■ **What to do**: Repeat the lines below exactly as written, please, from the line with "Reconstruct the object" to the line with "slot_start = -86.6; // [-89:0.1:-85]", both lines included, and no others.

■ **Dataset entries**:
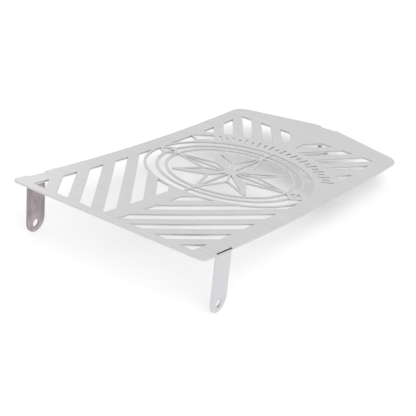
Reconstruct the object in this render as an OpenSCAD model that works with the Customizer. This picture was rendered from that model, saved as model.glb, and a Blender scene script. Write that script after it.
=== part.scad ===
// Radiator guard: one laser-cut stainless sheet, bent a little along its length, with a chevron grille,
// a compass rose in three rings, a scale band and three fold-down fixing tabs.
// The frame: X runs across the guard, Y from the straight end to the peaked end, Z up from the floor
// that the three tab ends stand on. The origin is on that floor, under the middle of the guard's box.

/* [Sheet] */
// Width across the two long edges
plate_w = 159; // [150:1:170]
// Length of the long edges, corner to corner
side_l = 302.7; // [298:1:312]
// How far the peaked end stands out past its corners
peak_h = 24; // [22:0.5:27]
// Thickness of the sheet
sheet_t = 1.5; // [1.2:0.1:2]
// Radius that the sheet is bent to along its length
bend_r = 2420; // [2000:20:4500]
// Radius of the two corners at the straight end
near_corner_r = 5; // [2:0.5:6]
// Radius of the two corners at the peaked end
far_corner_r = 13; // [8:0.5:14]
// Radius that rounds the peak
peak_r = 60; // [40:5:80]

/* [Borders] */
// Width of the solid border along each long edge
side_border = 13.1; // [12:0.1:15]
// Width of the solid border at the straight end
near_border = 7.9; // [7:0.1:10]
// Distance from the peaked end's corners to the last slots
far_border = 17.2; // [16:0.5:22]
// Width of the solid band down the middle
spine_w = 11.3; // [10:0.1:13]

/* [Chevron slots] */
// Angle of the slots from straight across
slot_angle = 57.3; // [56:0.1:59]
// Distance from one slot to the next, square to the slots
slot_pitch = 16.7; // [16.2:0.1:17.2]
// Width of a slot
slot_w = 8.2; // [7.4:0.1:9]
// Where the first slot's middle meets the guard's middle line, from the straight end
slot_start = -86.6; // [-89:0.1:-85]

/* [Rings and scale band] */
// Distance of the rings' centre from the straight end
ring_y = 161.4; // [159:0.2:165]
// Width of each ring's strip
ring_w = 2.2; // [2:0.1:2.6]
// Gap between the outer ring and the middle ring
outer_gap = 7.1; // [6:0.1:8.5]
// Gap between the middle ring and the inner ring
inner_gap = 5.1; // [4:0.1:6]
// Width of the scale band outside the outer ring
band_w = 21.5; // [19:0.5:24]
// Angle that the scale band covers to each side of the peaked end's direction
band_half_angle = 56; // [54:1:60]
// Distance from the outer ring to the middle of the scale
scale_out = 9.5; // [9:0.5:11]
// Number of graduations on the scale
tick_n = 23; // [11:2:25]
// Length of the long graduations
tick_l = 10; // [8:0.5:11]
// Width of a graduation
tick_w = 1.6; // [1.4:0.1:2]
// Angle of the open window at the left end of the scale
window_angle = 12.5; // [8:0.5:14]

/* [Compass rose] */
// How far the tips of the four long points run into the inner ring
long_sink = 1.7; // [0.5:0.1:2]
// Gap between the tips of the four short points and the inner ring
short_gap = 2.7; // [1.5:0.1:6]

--

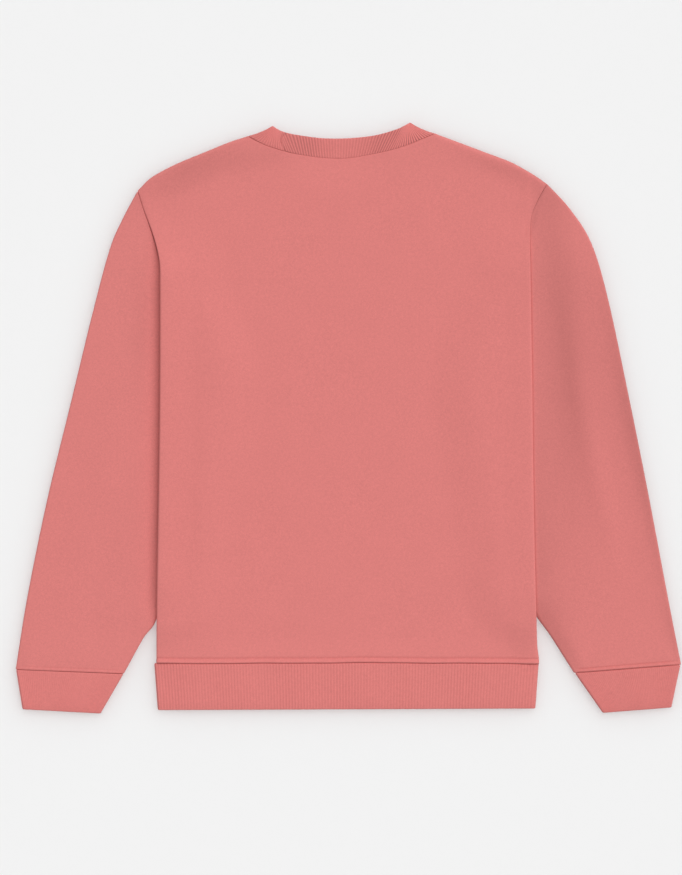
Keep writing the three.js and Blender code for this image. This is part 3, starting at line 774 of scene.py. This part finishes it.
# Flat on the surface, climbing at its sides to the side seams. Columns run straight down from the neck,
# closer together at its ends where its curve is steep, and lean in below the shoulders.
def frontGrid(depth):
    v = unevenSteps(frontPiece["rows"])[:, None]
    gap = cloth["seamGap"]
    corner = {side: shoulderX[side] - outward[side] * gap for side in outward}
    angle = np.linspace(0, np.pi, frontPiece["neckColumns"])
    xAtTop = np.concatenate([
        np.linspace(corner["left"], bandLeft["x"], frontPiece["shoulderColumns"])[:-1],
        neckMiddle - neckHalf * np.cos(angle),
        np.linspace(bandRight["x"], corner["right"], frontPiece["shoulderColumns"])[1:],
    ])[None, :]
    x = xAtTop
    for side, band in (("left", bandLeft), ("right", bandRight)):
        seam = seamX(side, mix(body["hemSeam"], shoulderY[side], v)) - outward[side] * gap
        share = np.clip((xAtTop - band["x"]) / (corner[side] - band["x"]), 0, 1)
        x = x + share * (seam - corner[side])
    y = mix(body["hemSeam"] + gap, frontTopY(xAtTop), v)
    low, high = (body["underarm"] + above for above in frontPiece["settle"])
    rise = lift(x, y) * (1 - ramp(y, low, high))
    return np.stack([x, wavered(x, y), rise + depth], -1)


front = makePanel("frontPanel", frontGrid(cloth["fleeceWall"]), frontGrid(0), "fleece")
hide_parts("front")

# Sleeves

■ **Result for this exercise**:
Reconstruct the object in this render as an OpenSCAD model that works with the Customizer. This picture was rendered from that model, saved as model.glb, and a Blender scene script. Write that script after it.
=== part.scad ===
// Radiator guard: one laser-cut stainless sheet, bent a little along its length, with a chevron grille,
// a compass rose in three rings, a scale band and three fold-down fixing tabs.
// The frame: X runs across the guard, Y from the straight end to the peaked end, Z up from the floor
// that the three tab ends stand on. The origin is on that floor, under the middle of the guard's box.

/* [Sheet] */
// Width across the two long edges
plate_w = 159; // [150:1:170]
// Length of the long edges, corner to corner
side_l = 302.7; // [298:1:312]
// How far the peaked end stands out past its corners
peak_h = 24; // [22:0.5:27]
// Thickness of the sheet
sheet_t = 1.5; // [1.2:0.1:2]
// Radius that the sheet is bent to along its length
bend_r = 2420; // [2000:20:4500]
// Radius of the two corners at the straight end
near_corner_r = 5; // [2:0.5:6]
// Radius of the two corners at the peaked end
far_corner_r = 13; // [8:0.5:14]
// Radius that rounds the peak
peak_r = 60; // [40:5:80]

/* [Borders] */
// Width of the solid border along each long edge
side_border = 13.1; // [12:0.1:15]
// Width of the solid border at the straight end
near_border = 7.9; // [7:0.1:10]
// Distance from the peaked end's corners to the last slots
far_border = 17.2; // [16:0.5:22]
// Width of the solid band down the middle
spine_w = 11.3; // [10:0.1:13]

/* [Chevron slots] */
// Angle of the slots from straight across
slot_angle = 57.3; // [56:0.1:59]
// Distance from one slot to the next, square to the slots
slot_pitch = 16.7; // [16.2:0.1:17.2]
// Width of a slot
slot_w = 8.2; // [7.4:0.1:9]
// Where the first slot's middle meets the guard's middle line, from the straight end
slot_start = -86.6; // [-89:0.1:-85]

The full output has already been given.